Orson had read a great deal about Darrow. But he was more interested in knowing where the cameras were going to be during the courtroom summation. We filmed it in one shot. The cameras were fully loaded. Orson plotted it out very carefully. The word was that he was going to stand at particular moments during the speech because he wanted to be sure that he would be seen by the cameras. This was all wonderful preparation.

 

AL: Did Fleischer and Welles clash on the set?

 

BD:

Orson considered himself to know a lot more than Richard Fleishcher to put it bluntly. Fleischer took it all very nicely. He was able to baby Orson, to sweet talk him to get some of the things that he wanted from Orson.

 

AL: After finishing Compulsion, Fox put you in Crack in the Mirror, another Welles movie, also directed by Richard Fleischer. Supposedly, Darryl Zanuck wrote the film for Juliette Greco.

 

BD:

Compulsion had been a terrific success, and Dick Zanuck wanted to use me again right away. The movie was shot in Paris. Orson's attitude toward me completely changed because he had to share the Cannes Film Festival award for best actor with Dean Stockwell and myself.

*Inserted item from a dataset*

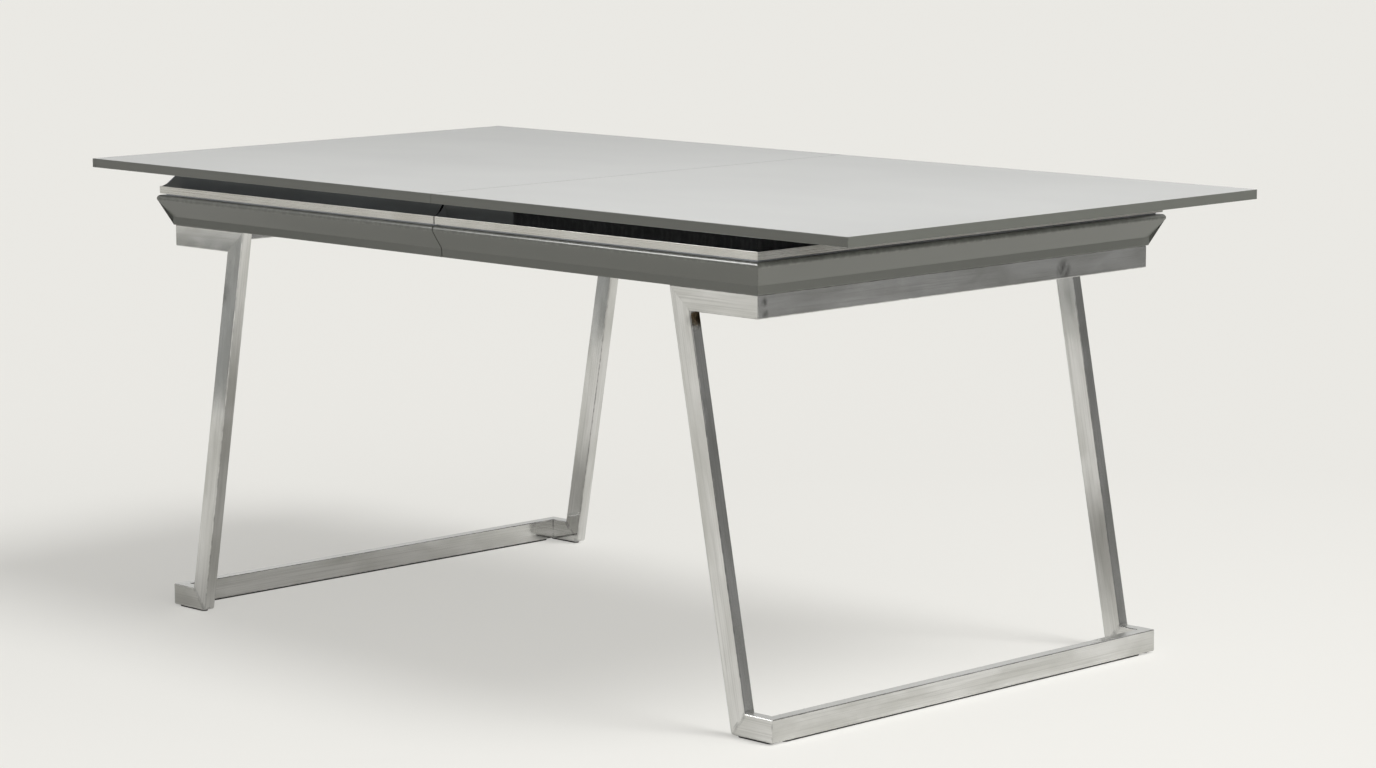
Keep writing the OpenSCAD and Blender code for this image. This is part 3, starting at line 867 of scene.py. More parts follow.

I was then portrayed as an enemy.

 

AL:

Even someone like David O. Selznick found Orson Welles overly competitive.

 

BD:

Orson was hell on wheels. He did everything humanly possible to sabotage me. In the film we each played dual roles that required complicated make-up for the different characters. I would have my hair sprayed blond for one character, for the other it would be tightly curled. Orson would come in every morning after my make-up had been carefully done, and he would say, "How you doing, Curly?" and ruffle my hair; or, he'd do the same thing: "Hi, Blondie." Orson, by the way, did his own make-up. He had this make-up box that must have gone back to the Mercury Theater. It had never been washed.

 

AL:

Darryl Zanuck was known as a tough master on the set. What was his relationship with Welles?

 

BD:

Darryl Zanuck was too busy taking care of Juliette Greco to have interaction with Welles. Zanuck was very protective of Juliette. The few times he was down on the set, he was making sure that no one was making eyes at her.

 

AL: In her biography, Barbara Leming writes that Orson Welles resented not being selected to direct Compulsion and so was out to undermine Richard Fleischer on Crack in the Mirror. (Barbara Leming, Orson Welles, New York, Penguin Books ed., 1985)

 

BD:

Richard didn't fool around with Orson. Nobody fooled around with Orson. He did his own thing. I was sitting in make-up one particular day, and Welles came in. He said, "You seem damn cheerful this morning." I said, "Well, as a matter of fact, I am..." I told him: "My wife is coming today." He said, "Your wife? You're kidding...." I asked him why he thought I was kidding, and he said: "Well, nothing personal, I always thought you were a fag." The make-up area was upstairs. I was still reeling from his comment when I headed downstairs to the sound stage. Suddenly, it hit me. I was about to do my most important scene in the film, and Welles knew it. He was deliberately trying to knock me off balance so my performance would be affected.

 

AL: Did things get better toward the end of the shoot?
   
BD:

No. Finally, there was this one scene in which I was supposed to murder him. As we started in with the blocking, Welles said to Dick Fleischer, "This is ridiculous. This is like a gnat attacking a lion." Remember, Welles was a huge man; he weighed 300 pounds, whatever. I said, "Orson, I realize this looks ludicrous...but if I could bring you to your knees, we might make it look believable...."He said, "Bring me to my knees..." and went on ridiculing me. I asked him, "If I could just demonstrate..." and finally he said, "I suppose so...." By that time I was really angry. I got him to his knees and put a Marine Corps move on him. He screamed...he just screamed like a baby and backed away from me. I thought how silly that it had come to this. The man is a genius, and he feels threatened by some 28 year old kid. This is silly....

 

AL:  Welles died in 1985. Did you ever see or work with him again?

 

BD: No. We parted in Paris...that was the last time I saw him.